When I curated my first massive, multi-artist exhibition as director of La Luz de Jesus Gallery I had the pleasure of including not one, but two Brendan McCarthy pastel drawings. It was at a later incarnation of that same show that I met my wife. I don’t think these events are unrelated. There is a string that runs through the entire body of Brendan’s work that draws people to it. Those people respond and bring something additional to the narrative, which manifests in creative ways. For evidence, one need look no further than the work of Grant Morrison, whose vast canon of meta-fiction is in many ways an extension of Milligan & McCarthy’s work on Paradax.
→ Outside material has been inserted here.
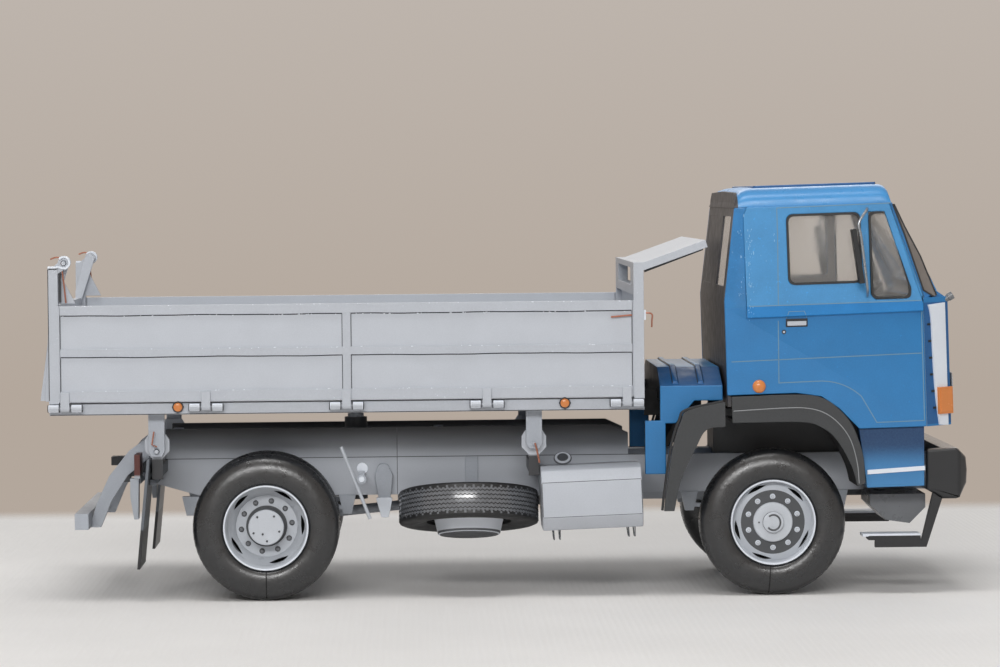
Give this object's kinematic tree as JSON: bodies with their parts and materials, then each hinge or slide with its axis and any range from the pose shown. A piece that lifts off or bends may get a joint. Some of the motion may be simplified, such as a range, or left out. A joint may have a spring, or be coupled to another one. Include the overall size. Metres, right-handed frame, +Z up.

It’s serious fun, and I mean that nonironically: it’s both intelligent and satirical, but above all, the work is significant. Dark Horse recently announced that they plan to release an omnibus including all of Brendan McCarthy’s work with writer Peter Milligan. This will preserve for future generations, one of comics’ all-time, greatest collaborations.


Hopefully that's what's left when we've all left too soon.